Tuesday’s flare-up in Okkan, 110km north of Yangon, is the latest anti-Muslim violence to shake the Southeast Asian nation since late March.
In Chauk Tal, an outlying village, leaping flames still rose on Tuesday night from the remains of several fiercely burning structures, while distressed villagers cried and hurled buckets of water to try and douse the flames.
Residents said as many as 400 Buddhists armed with bricks and sticks rampaged through the area.
“We hadn’t really seen [violence] in this central part,” said Al Jazeera’s Scott Heidler, reporting from Bangkok. “[The violence] is definitely spreading; in this latest incident troops and security forces had to come in to prevent any more violence. You can view what’s going on in Myanmar as a tinderbox.”
Eighteen people are reported to have been arrested.

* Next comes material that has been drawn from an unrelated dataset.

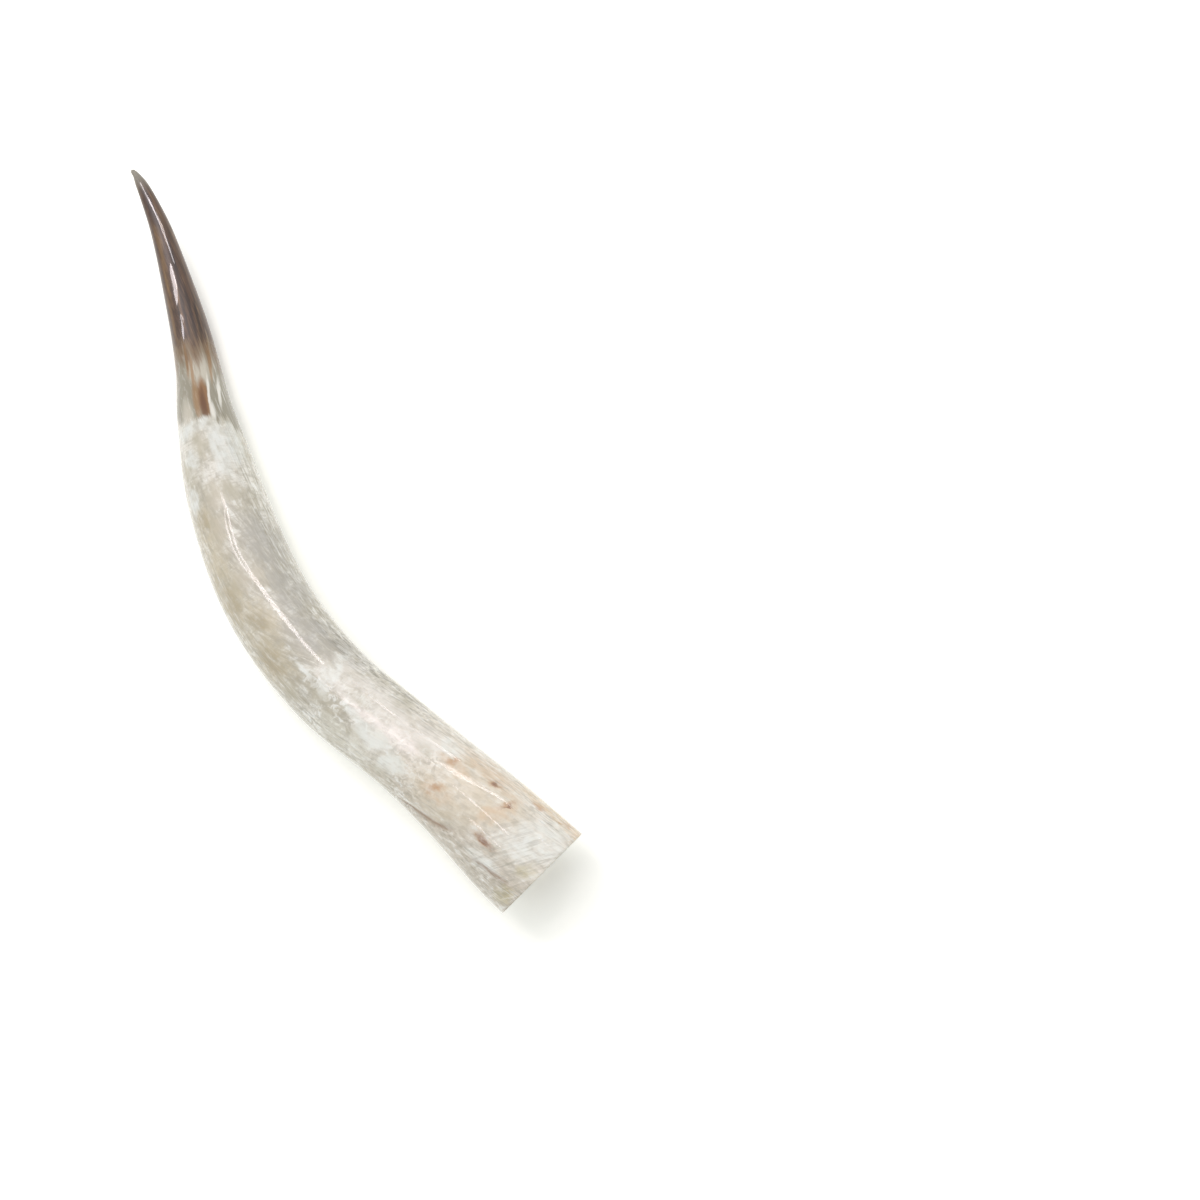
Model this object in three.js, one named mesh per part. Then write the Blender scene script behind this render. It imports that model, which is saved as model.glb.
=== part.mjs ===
// A polished cow horn, lying on its side on the plane Z = 0.
// Millimetres, +Z up. The cut base faces -X and the tip points to +X. Seen from above the horn
// swings out to +Y, bends back, and turns a little outwards again at the tip.
import * as THREE from 'three';

// Driving dimensions, in millimetres

// Middle line of the horn, from the cut base to the tip: X, Y, and height above the floor.
const middleLine = [
  [-3, -6, 45.6],
  [88, 24, 45.6],
  [180, 57, 45],
  [270, 88, 43.6],
  [370, 101, 41],
  [475, 90, 39.8],
  [585, 65, 32],
  [645, 47, 23.6],
  [700, 31, 26],
  [790, 7.6, 44],
  [832, 0.8, 54.3],
  [857, -0.8, 60.4],
  [866, 0.8, 62.6],
];

// Half width of the outside: distance from the cut base along the middle line, half width.
const outsideProfile = [
  [0, 47.5],
  [70, 46.5],
  [150, 44.5],
  [260, 44],
  [390, 43.5],
  [470, 41.5],
  [545, 37.2],
  [600, 31],
  [660, 24.3],
  [730, 19.4],
  [800, 13.8],
  [848, 9.9],
  [884, 6.3],
  [894, 4],
];

// The tip is rounded to this radius, as an arc of a few steps from the very end.
const tipRadius = 2.2;
const tipSteps = [0, 35, 70];

// Half width of the hollow that the bone core filled, measured in the same way.
const hollowProfile = [
  [0, 44],
  [70, 42.4],
  [150, 39.8],
  [260, 38.6],
  [370, 37],
  [450, 32],
  [520, 23],
  [572, 12],
];
const hollowDepth = 596;

const heightToWidth = 0.94;
const roundFrom = 470;
const roundTo = 640;

// The base opens out on its outer, lower side.
const flareDepth = 11.5;
const flareLength = 160;
const flareAngle = -12;

// A shallow groove runs down the outer side and climbs towards the top near the base.
const grooveDepth = 3;
const grooveWidth = 12;
const grooveFullBy = 120;
const grooveFrom = 270;
const grooveAngleAtBase = 58;
const grooveAngleFar = 2;
const grooveClimbFrom = 60;
const grooveClimbTo = 190;

// The saw cut: its top stands out past its bottom, and it is turned a little in plan.
const cutOverhang = 5.5;
const cutSkew = -4.5;
const cutFade = 160;

const segmentsAround = 48;
const ringsOutside = 62;
const ringsHollow = 30;

const hornColour = 0xd9d3c7;

const radians = THREE.MathUtils.degToRad;
const smooth = THREE.MathUtils.smoothstep;

const toVector = ([x, y, z]) => new THREE.Vector3(x, y, z);
const middle = new THREE.CatmullRomCurve3(middleLine.map(toVector), false, 'centripetal');
middle.arcLengthDivisions = 800;
const hornLength = middle.getLength();

// Points of a smooth profile through [distance, half width] knots, as [half width, distance].
function profilePoints(knots, count) {
  const curve = new THREE.SplineCurve(knots.map(([t, r]) => new THREE.Vector2(t, r)));
  return curve.getSpacedPoints(count).map((p) => new THREE.Vector2(p.y, p.x));
}

function tipPoint(degrees) {
  const angle = radians(degrees);
  const drop = tipRadius * (1 - Math.cos(angle));
  return new THREE.Vector2(tipRadius * Math.sin(angle), hornLength - drop);
}

// Outside from the tip to the base, across the cut rim, then into the hollow to its end.
function hornProfile() {
  const tip = tipSteps.map(tipPoint);
  const outside = profilePoints(outsideProfile, ringsOutside).reverse();
  const hollow = profilePoints(hollowProfile, ringsHollow);
  const hollowEnd = new THREE.Vector2(0, hollowDepth);
  return [...tip, ...outside, ...hollow, hollowEnd];
}

// How far the groove has climbed round the horn at a distance from the base, in degrees.
function grooveAngle(distance) {
  const climbed = 1 - smooth(distance, grooveClimbFrom, grooveClimbTo);
  return grooveAngleFar + (grooveAngleAtBase - grooveAngleFar) * climbed;
}

// Change of half width from the flare and the groove, at an angle from the outer side upwards.
function relief(distance, angle) {
  const flareFade = 1 - smooth(distance, 0, flareLength);
  const towardsFlare = Math.max(0, Math.cos(angle - radians(flareAngle)));
  const flare = flareDepth * flareFade * towardsFlare ** 2;
  const grooveFade = 1 - smooth(distance, grooveFullBy, grooveFrom);
  const fromGroove = angle - radians(grooveAngle(distance));
  const offset = Math.atan2(Math.sin(fromGroove), Math.cos(fromGroove));
  const groove = grooveDepth * grooveFade * Math.exp(-((offset / radians(grooveWidth)) ** 2));
  return flare - groove;
}

// Moves a point of the straight, round horn to its place on the bent one.
function bend(point) {
  const distance = point.y;
  const radius = Math.hypot(point.x, point.z);
  const angle = Math.atan2(point.z, point.x);
  const u = THREE.MathUtils.clamp(distance / hornLength, 0, 1);
  const centre = middle.getPointAt(u);
  const along = middle.getTangentAt(u);
  const side = new THREE.Vector3(0, 0, 1).cross(along).normalize();
  const up = along.clone().cross(side);
  const squash = THREE.MathUtils.lerp(heightToWidth, 1, smooth(distance, roundFrom, roundTo));
  const half = radius > 0 ? radius + relief(distance, angle) : 0;
  const across = half * Math.cos(angle);
  const rise = half * Math.sin(angle) * squash;
  const fade = 1 - smooth(distance, 0, cutFade);
  const overhang = rise * Math.tan(radians(cutOverhang));
  const skew = across * Math.tan(radians(cutSkew));
  const place = centre.addScaledVector(side, across).addScaledVector(up, rise);
  return place.addScaledVector(along, -fade * (overhang + skew));
}

// The origin is the middle of the footprint's box, on the floor.
function standOnOrigin(geometry) {
  geometry.computeBoundingBox();
  const { min, max } = geometry.boundingBox;
  geometry.translate(-(min.x + max.x) / 2, -(min.y + max.y) / 2, -min.z);
}

function hornGeometry() {
  const geometry = new THREE.LatheGeometry(hornProfile(), segmentsAround);
  const position = geometry.attributes.position;
  const point = new THREE.Vector3();
  for (let i = 0; i < position.count; i++) {
    point.fromBufferAttribute(position, i);
    const moved = bend(point);
    position.setXYZ(i, moved.x, moved.y, moved.z);
  }
  geometry.computeVertexNormals();
  standOnOrigin(geometry);
  return geometry;
}

const part = new THREE.Group();
const hornMaterial = new THREE.MeshStandardMaterial({
  color: hornColour,
  roughness: 0.18,
  metalness: 0,
});
const horn = new THREE.Mesh(hornGeometry(), hornMaterial);
horn.name = 'horn';
part.add(horn);

export default part;
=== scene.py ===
import functools
import math
import bmesh
import bpy
from mathutils import Matrix, Vector, noise


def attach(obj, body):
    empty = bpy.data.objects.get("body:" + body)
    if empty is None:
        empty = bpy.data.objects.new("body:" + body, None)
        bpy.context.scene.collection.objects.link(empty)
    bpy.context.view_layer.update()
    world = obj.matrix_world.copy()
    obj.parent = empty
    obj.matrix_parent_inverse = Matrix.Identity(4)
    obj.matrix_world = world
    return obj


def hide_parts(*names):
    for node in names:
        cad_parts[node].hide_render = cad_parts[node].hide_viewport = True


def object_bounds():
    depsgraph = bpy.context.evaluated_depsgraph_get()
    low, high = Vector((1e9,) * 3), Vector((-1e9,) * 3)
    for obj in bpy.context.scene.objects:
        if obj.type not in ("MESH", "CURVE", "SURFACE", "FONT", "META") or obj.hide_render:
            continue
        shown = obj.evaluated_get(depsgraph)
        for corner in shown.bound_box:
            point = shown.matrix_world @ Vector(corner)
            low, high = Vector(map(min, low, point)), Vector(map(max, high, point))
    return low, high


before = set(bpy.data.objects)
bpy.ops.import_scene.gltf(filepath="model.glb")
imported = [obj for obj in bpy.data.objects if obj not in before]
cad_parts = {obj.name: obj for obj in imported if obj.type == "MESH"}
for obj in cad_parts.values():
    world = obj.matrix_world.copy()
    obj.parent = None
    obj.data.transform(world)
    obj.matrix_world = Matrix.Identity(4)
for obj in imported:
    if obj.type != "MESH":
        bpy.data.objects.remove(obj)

# A long polished cow horn lying on a white floor, seen from above. The horn's sizes are in
# millimetres and become metres in its mesh and shader. Camera, floor and lamps are in metres.
mm = 0.001
cadLow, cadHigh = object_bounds()
print("frame loaded, horn is %.0f mm long" % ((cadHigh.x - cadLow.x) / mm))


def smoothStep(x, low, high):
    # 0 at low, 1 at high; low may be the larger one
    t = min(1, max(0, (x - low) / (high - low)))
    return t * t * (3 - 2 * t)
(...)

The mobs targeted Muslim shops and ransacked two mosques; about 20 riot police were later deployed to guard one of them, a single-story structure, which had its doors broken and windows smashed.
In Okkan, two mosques were overrun and looted, while more than 100 Muslim homes in three nearby villages were torched in arson attacks.
“They came around 1pm and most of the people were from this town, not from outside. There were around 50 of them,” said Khin Maung Than, a 60-year-old shopkeeper in Okkan.